Acunarás, Alfonsina, por el resto de la vida que nos quede, ese misterio que te llevaste en gesto final.
Aquello que te llamaba de pronto a la noche y nadie supo; el firmamento sin estrellas que soñabas; la imagen querida de tu hijo Alejandro cuyo padre ignoto convertiste en un fantasma; y el otro, tu propio padre melancólico que se lanzó al alcohol y aquella madre triste pero entrañable; todo eso junto, claro, a tus amores imposibles y amistades que pretendías sin fronteras y pocos lo entendieron, o al padecimiento de una enfermedad que te golpeó, artera, como una ola poderosa e inesperada.
Y tu poesía con alas rosadas e inquietas, y tu desconcierto por la vacuidad ajena y hasta el desencanto porque nadie pareció advertir, a tu alrededor, que lo que el viento escribe en la arena siempre será transitorio:
-“Dientes de flores, cofia de rocío, manos de hierbas, tú, nodriza fina, tenme prestas las sábanas terrosas y el enredón de musgos encardados”.
La soledad, querida mía, tu espíritu y tu carne incomprendidos, el sosiego y el silencio que te abandonaron dejándote el ánimo febril pero también un libre albedrío –sí, eso siempre lo supiste- para decidir, con plena y valiente lucidez, cuándo ya bastó, cuándo ya fue suficiente, como hizo, poco antes de ti, Horacio Quiroga, el hombre que más te conmovió y que, sin quererlo, más daño te hizo al alejarse.
Pero a todo, hasta al anuncio de tu muerte, jamás te permitiste, Alfonsina, dejarlo desnudo de belleza:
-“Voy a dormir, nodriza mía, acuéstame. Ponme una lámpara a la cabecera; una constelación; la que te guste; todas son buenas; bájala un poquito…”.
¿Sabes? Hoy muchos han olvidado que tus padres fueron suizos y tu naciste allá, cerca de Alpes helados, pero muy pequeña te trajeron entre nosotros, errantes por provincias de la patria vecina y luego tú fuiste frecuente viajera a Montevideo, y debiste hacer muchas cosas al crecer: mesera, tejedora, pasajera actriz de teatro provincial, colaboradora de periódicos que dejaban espacio a noveles escritores y maestra, antes de que un vendaval inspirador de poesía te capturase para siempre.

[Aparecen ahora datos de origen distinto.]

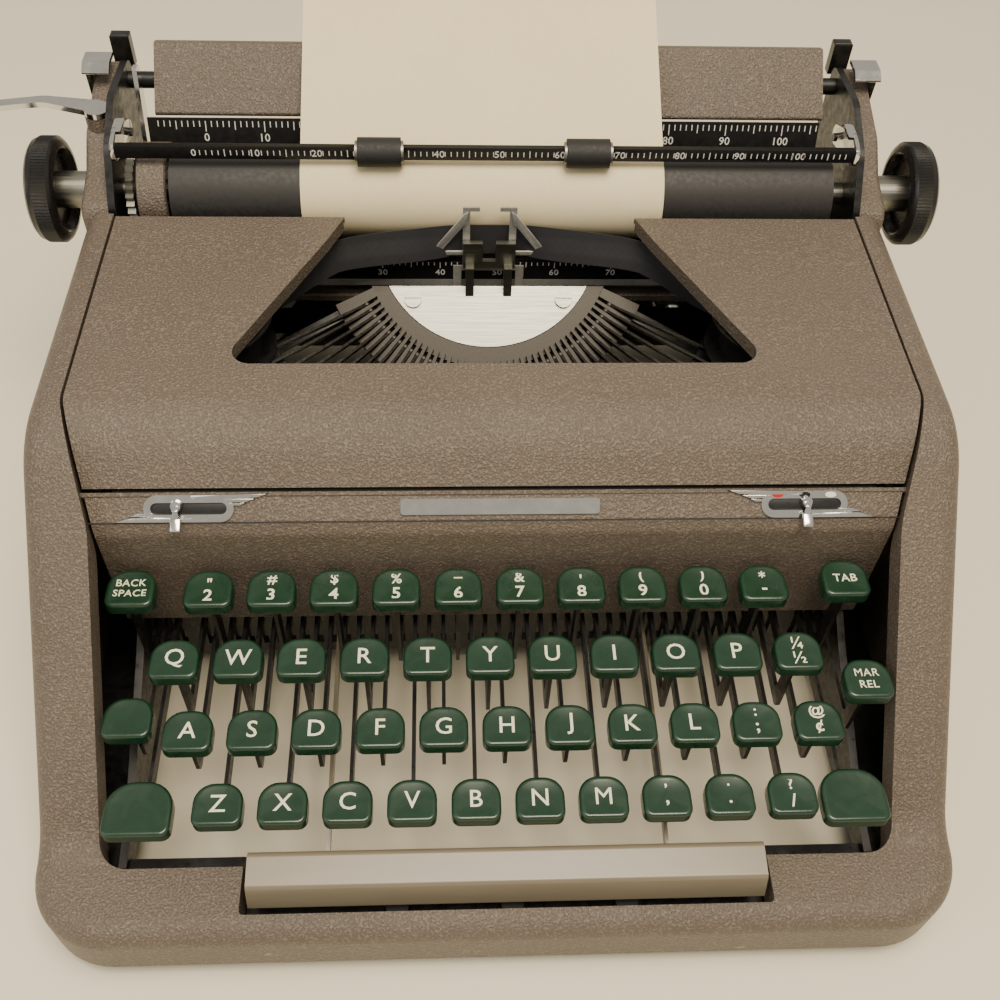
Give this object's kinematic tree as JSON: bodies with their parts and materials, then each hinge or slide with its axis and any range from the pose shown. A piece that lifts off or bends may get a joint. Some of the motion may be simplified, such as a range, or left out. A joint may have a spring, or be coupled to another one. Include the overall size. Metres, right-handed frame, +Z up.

Y gracias a tu lirismo por momentos carnal, por otros espiritual, conociste a tantos que te respetaron y admiraron sin poder quitarte ese imaginario velo oscuro que empañaba tus ojos y tu sonrisa y anunciaba tus cambios de ánimo: Rodó, Herrera y Reissig, Nervo, Darío, Juana de Ibarbourou, que fue tu amiga, Gabriela Mistal, José Ingenieros –tu protector y en ocasiones tu venerable médico de cabecera- y García Lorca, la ternura hecha poeta que te estremeció.
Pero el tiempo, Alfonsina… Ah, el tiempo alocado, incontrolable, cargado de dolores que angostaban, día tras día, tu entereza y tu equilibrio, poniéndoles encima el peso de no comprender la realidad, la certeza de que el camino se disolvía en niebla marina espesa:
-“Déjame sola: oyes romper los brotes… te acuna un pie celeste desde arriba y un pájaro te traza unos compases para que olvides… Gracias”.
Dijeron, fríamente, Alfonsina, y así quedó estampado en la historia oficial, que el 25 de octubre de l938, luego de dejar dos cartas a Alejandro, saliste de madrugada del hotel de Mar del Plata donde estabas y te arrojaste de la escollera al mar, donde quedaste quieta y muerta.
Si me permites, y tómalo como el roce de unos labios sobre tu frente helada, yo prefiero creer eso otro, a lo que los insensibles llaman “leyenda romántica”. Aquello que confiesa que, descalza y morosa, te fuiste introduciendo en las heladas aguas que, al cabo, con extrema delicadeza, te depositaron en la orilla:
-“Ah, un encargo: si él llama nuevamente por teléfono le dices que no insista, que he salido…”.
(·) “Voy a dormir”, título que lleva este texto, es una poesía que Alfonsina Storni, a sus cuarenta y seis años, escribió dos días antes de su suicidio. Es un humilde homenaje a ella,esté donde esté.